What is event_lock ? I questioned you what the event_lock is at
https://lkml.kernel.org/r/3dab66dc-2981-bc88-a370-4b3178dfd390@i-love.sakura.ne.jp ,
but you haven't responded to that post.

Also, you need to send https://git.kernel.org/pub/scm/linux/kernel/git/shuah/linux.git/commit/?h=usbip_test&id=f345de0d2e51a20a2a1c30fc22fa1527670d2095
because Greg already sent this regression into upstream and stable kernels.
Shuah Khan March 17, 2021, 5:09 p.m. UTC | #11
On 3/17/21 9:38 AM, Tetsuo Handa wrote:
> On 2021/03/18 0:06, Shuah Khan wrote:
>> Yes. I haven't sent the patch for that reason. I am trying to test a
>> solution. I haven't come up with a solution yet.
>>
>> Holding event_lock isn't the right solution. I am not going to accept
>> that. This is a window that gets triggered by syzbot injecting errors
>> in a sequence. Fixing this should be done taking other moving parts of
>> the driver into account.
> 
> What is event_lock ? I questioned you what the event_lock is at
> https://lkml.kernel.org/r/3dab66dc-2981-bc88-a370-4b3178dfd390@i-love.sakura.ne.jp ,
> but you haven't responded to that post.
> 
> Also, you need to send https://git.kernel.org/pub/scm/linux/kernel/git/shuah/linux.git/commit/?h=usbip_test&id=f345de0d2e51a20a2a1c30fc22fa1527670d2095
> because Greg already sent this regression into upstream and stable kernels.
> 

I acked it when it came in and it will be picked up.

thanks,
-- Shuah
Shuah Khan March 18, 2021, 1:13 p.m. UTC | #12
On 3/17/21 9:06 AM, Shuah Khan wrote:
> On 3/17/21 12:21 AM, Tetsuo Handa wrote:
>> Shuah, this driver is getting more and more cryptic and buggy.
>> Please explain the strategy for serialization before you write patches.
>>
>>> - Fix attach_store() to check usbip_event_happened() before
>>>    waking up threads.
>>
>> No, this helps nothing.
>>
>>> diff --git a/drivers/usb/usbip/vhci_sysfs.c 
>>> b/drivers/usb/usbip/vhci_sysfs.c
>>> index c4b4256e5dad3..f0a770adebd97 100644
>>> --- a/drivers/usb/usbip/vhci_sysfs.c
>>> +++ b/drivers/usb/usbip/vhci_sysfs.c
>>> @@ -418,6 +418,15 @@ static ssize_t attach_store(struct device *dev, 
>>> struct device_attribute *attr,
>>>       spin_unlock_irqrestore(&vhci->lock, flags);
>>>       /* end the lock */
>>> +    if (usbip_event_happened(&vdev->ud)) {
>>> +        /*
>>> +         * something went wrong - event handler shutting
>>> +         * the connection and doing reset - bail out
>>> +         */
>>> +        dev_err(dev, "Event happended - handler is active\n");
>>> +        return -EAGAIN;
>>> +    }
>>> +
>>
>> detach_store() can queue shutdown event as soon as reaching "/* end 
>> the lock */" line
>> but attach_store() might be preempted immediately after verifying that
>> usbip_event_happened() was false (i.e. at this location) in order to 
>> wait for
>> shutdown event posted by detach_store() to be processed.
>>
> 

Please don't review code that isn't sent upstream. This repo you are
looking at is a private branch created just to verify fixes on syzbot.

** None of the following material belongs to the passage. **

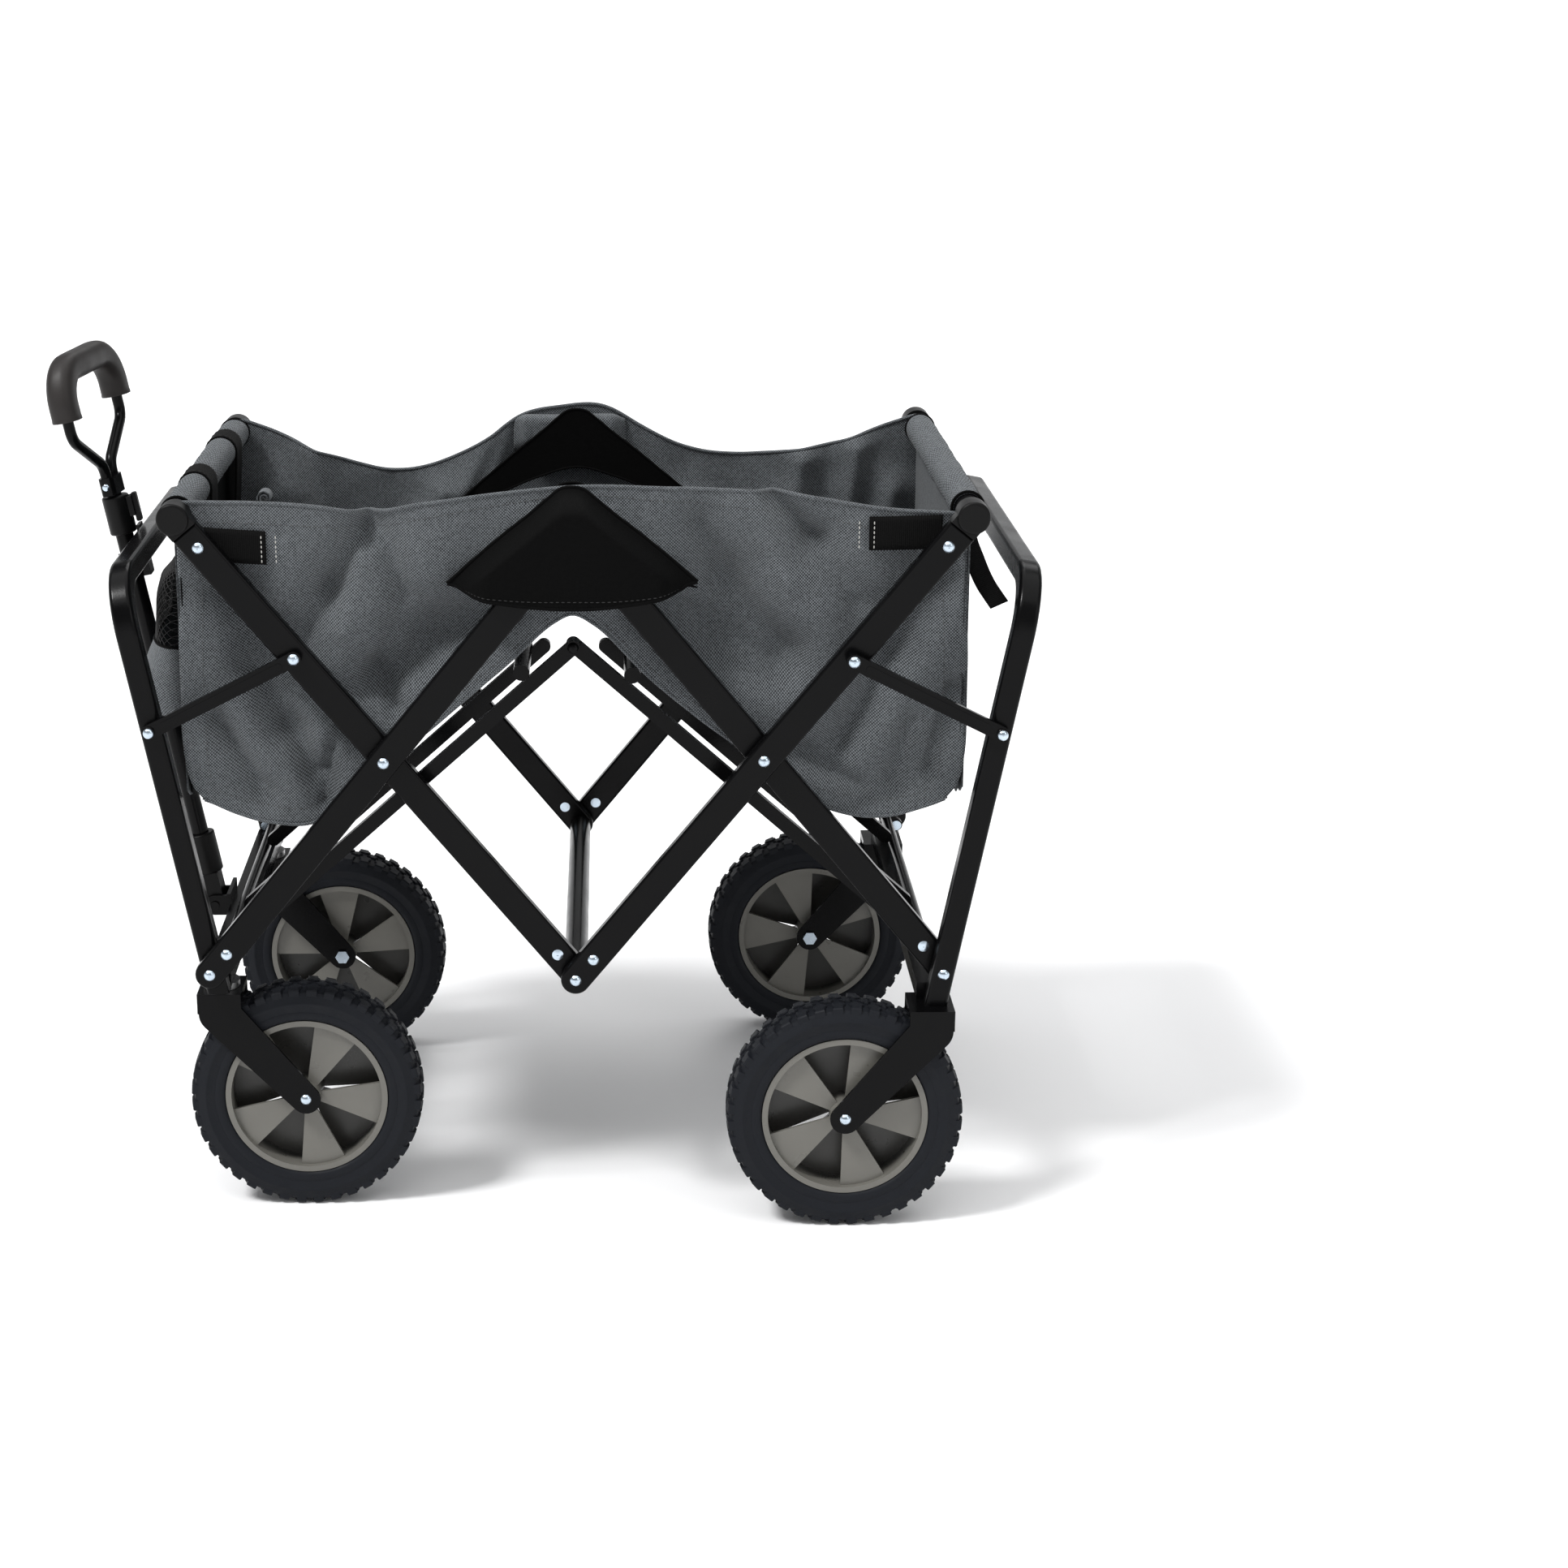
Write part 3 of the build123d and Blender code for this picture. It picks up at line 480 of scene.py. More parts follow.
def woven_cloth(name, thread, light, dark, roughness, depth=0.00035, sheen=0.1, gloss=0.2):
    """Woven cloth in two colours: light threads one way, dark the other, with uneven yarn and painted shade
    in the dips between threads.
    """
    material, tree, shader = new_material(name)
    top, height = weave_nodes(tree, thread)
    yarn = object_noise(tree, 420.0, 2.0)
    broad = object_noise(tree, 9.0, 3.0)
    threads = blend_colour(tree, top, dark, light)
    # painted shade: the low dips between threads are darkened by thread height
    shaded = blend_colour(tree, height, tuple(c * 0.5 for c in dark), threads)
    uneven = spread(tree, yarn, 0.0, 0.22, 0.35, 0.75)
    heather = blend_colour(tree, uneven, shaded, tuple(c * 1.5 for c in light))
    faded = blend_colour(tree, spread(tree, broad, 0.0, 0.16), heather, tuple(c * 0.5 for c in light))
    tree.links.new(faded, shader.inputs["Base Color"])
    set_values(shader, roughness, gloss)
    shader.inputs["Sheen Weight"].default_value = sheen
    shader.inputs["Sheen Roughness"].default_value = 0.5
    bump(tree, shader, height, depth, 0.8)
    return material


def ribbed_webbing():
    """Black webbing with close ribs across its length, with painted shade in the rib grooves and painted
    highlight on the rib tops.
    """
    material, tree, shader = new_material("webbing_black")
    across, along = cloth_place(tree)
    rib = maths(tree, "SINE", times(tree, along, 2 * math.pi / (1.6 * MM)))
    fine = maths(tree, "SINE", times(tree, across, 2 * math.pi / (0.9 * MM)))
    height = maths(tree, "ADD", rib, times(tree, fine, 0.4))
    # painted shade and highlight: colour follows the rib height, darker in the grooves and lighter on the
    # tops
    painted_rib_shade = spread(tree, height, 0.0, 1.0, -1.4, 1.4)
    colour_by(tree, shader, painted_rib_shade, (0.001, 0.001, 0.001), (0.005, 0.0049, 0.0049))
    set_values(shader, 0.72, 0.07)
    bump(tree, shader, height, 0.00018, 0.7)
    return material


def thread_material(name, colour):
    material, tree, shader = new_material(name)
    twist = object_noise(tree, 1800.0, 1.0)
    colour_by(tree, shader, twist, tuple(c * 0.7 for c in colour), colour)
    set_values(shader, 0.75)
    bump(tree, shader, twist, 0.0001, 0.5)
    return material


def pale_floor():
    material, tree, shader = new_material("studio_floor")
    colour_by(tree, shader, object_noise(tree, 3.0), (0.86, 0.86, 0.87), (0.9, 0.9, 0.9))
    set_values(shader, 0.65)
    return material


def rim_plastic(side, end):
    """A wheel's warm grey plastic, with painted shade and soot turning everything behind its outer blades
    near black.
    """
    low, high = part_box(f"{side}_{end}_rim")
    middle = (low.y + high.y) / 2
    name = f"rim_plastic_{side}_{end}"
    material = moulded_plastic(name, (0.115, 0.111, 0.098), (0.142, 0.137, 0.122), 0.26, 0.4, gloss=0.4)
    tree = material.node_tree
    socket = tree.nodes["Principled BSDF"].inputs["Base Color"]
    clean_unshaded = socket.links[0].from_socket
    coords = add(tree, "TexCoord").outputs["Object"]
    depth = add(tree, "SeparateXYZ", None, Vector=coords).outputs["Y"]
    # painted shade and soot: everything deeper than the outer blades is darkened to near black
    painted_shade_and_soot = spread(tree, depth, 0.0, 0.8, middle - 5 * MM, middle + 3 * MM)
    tree.links.new(blend_colour(tree, painted_shade_and_soot, clean_unshaded, (0.012, 0.0115, 0.011)), socket)
    return material


PAINT = powder_coat()
RIVET = plated_steel("bright_rivet", (0.62, 0.72, 0.82), 0.14, 0.3)
STEEL = plated_steel("zinc_steel", (0.5, 0.5, 0.5), 0.28, 0.45)
RIMS = {(side, end): rim_plastic(side, end) for side in SIDES for end in ENDS}
PLASTIC = moulded_plastic(
    "black_plastic", (0.0015, 0.0015, 0.0016), (0.0036, 0.0035, 0.0035), 0.32, 0.46, gloss=0.14
)
GRIP = moulded_plastic(
    "grip_plastic", (0.014, 0.012, 0.0115), (0.024, 0.021, 0.02), 0.4, 0.55, 1100.0, 0.00016, 0.22
)
RUBBER = rubber()
CLOTH = woven_cloth("tub_fabric", THREAD, (0.195, 0.211, 0.224), (0.008, 0.009, 0.011), 0.85)
BLACK_CLOTH = woven_cloth(
    "black_fabric", 0.45, (0.0034, 0.0034, 0.0034), (0.0016, 0.0016, 0.0016), 0.8, 0.00012, 0.004, 0.05
)
WEBBING = ribbed_webbing()
WHITE_THREAD = thread_material("white_thread", (0.5, 0.49, 0.46))
GREY_THREAD = thread_material("grey_thread", (0.07, 0.072, 0.075))
BLACK_THREAD = thread_material("black_thread", (0.005, 0.005, 0.005))
NET = thread_material("net_cord", (0.014, 0.0135, 0.0135))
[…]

I understand the race window you are talking about. I have my way of
working to resolve it.

thanks,
-- Shuah
Tetsuo Handa March 18, 2021, 1:39 p.m. UTC | #13
On 2021/03/18 22:13, Shuah Khan wrote:
> Please don't review code that isn't sent upstream. This repo you are
> looking at is a private branch created just to verify fixes on syzbot.

But nobody was able to review this series when sent to ML (except you simply
ignored my questions), and this series was merged to upstream and stable kernels
despite there was an obvious assignment error which results in NULL pointer
dereference.

> 
> I understand the race window you are talking about. I have my way of
> working to resolve it.

Without an effort to share your understanding/idea and my understanding/idea,
nobody can test/review what you call a solution.